Why a nerdy father, a frumpy mother, a small apartment, a dark night and a dumpster, I don’t know. It was the father’s choice, and it was casual—he didn’t even speed away. There was no abduction. So why I woke up so afraid in my house and for my children, I don’t know. And why was the robot daughter acting up, angering her parents? I certainly haven’t felt upset with our little daughter, or, of course, that she had any part or any blame in her unfortunately ill-formed body. I have only felt sad for her and protective of her--in my conscious mind.

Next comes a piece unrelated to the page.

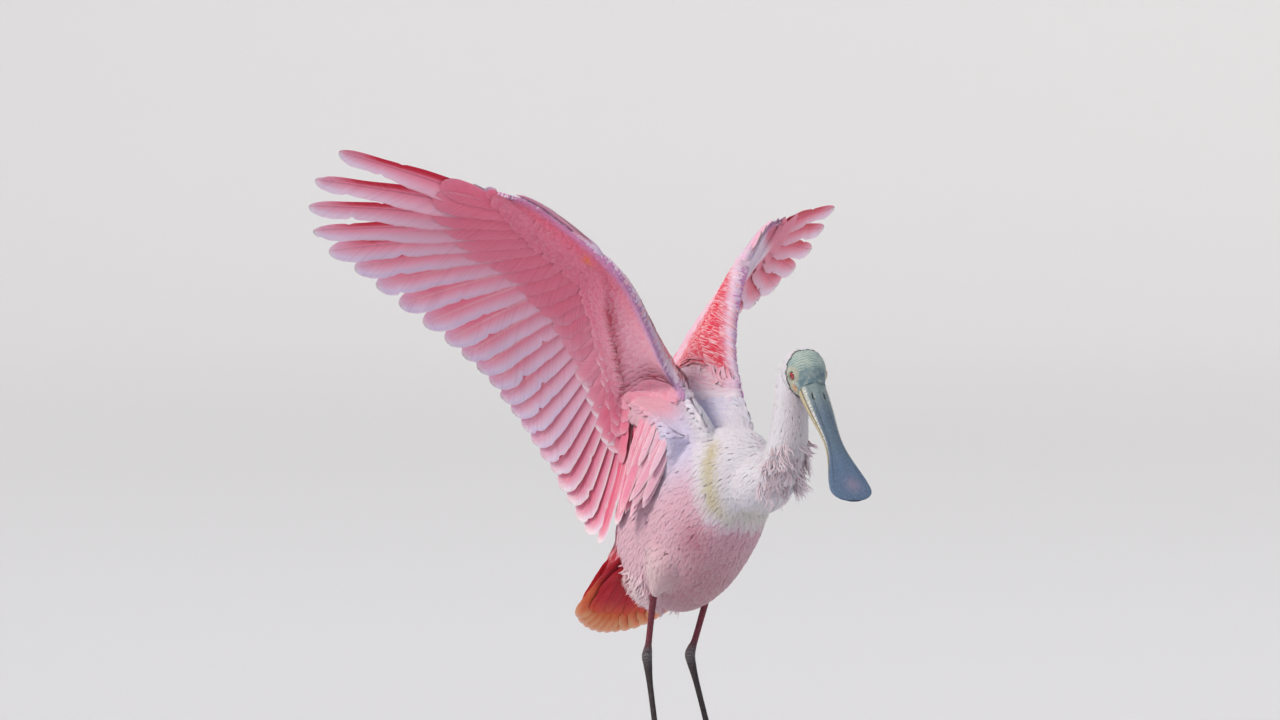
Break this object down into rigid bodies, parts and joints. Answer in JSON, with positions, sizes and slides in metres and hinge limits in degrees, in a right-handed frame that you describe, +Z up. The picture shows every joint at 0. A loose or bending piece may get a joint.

But I guess the point is that this was not conscious. I remember this dream better than any I have had in my life. It’s jarring to think that my mind can be processing some things more acutely, more purely in the raw, than I dare to face them myself. But I’m grateful. Once thing I’m learning in this ordeal is that it seems to be in small moments, when tiny pieces of information penetrate your mind almost without your notice, that you come to terms with what you’re facing. The simple acts of arranging a burial plot and writing sample text for a birth and death announcement were mundane and not so painful. But after doing them, I realized I had begun to ease into the possibility of her death. Certainly, many thoughts and feelings in this process are very painful and very conscious.
I’d rather not have to endure them all the time. So whatever shock, grief, sadness, fear, anger, or frustration can be absorbed unconsciously, in my dreams—I’ll take it. I realize it’s importance now. My mind attempts to shelter me from some of the pain. What a blessing.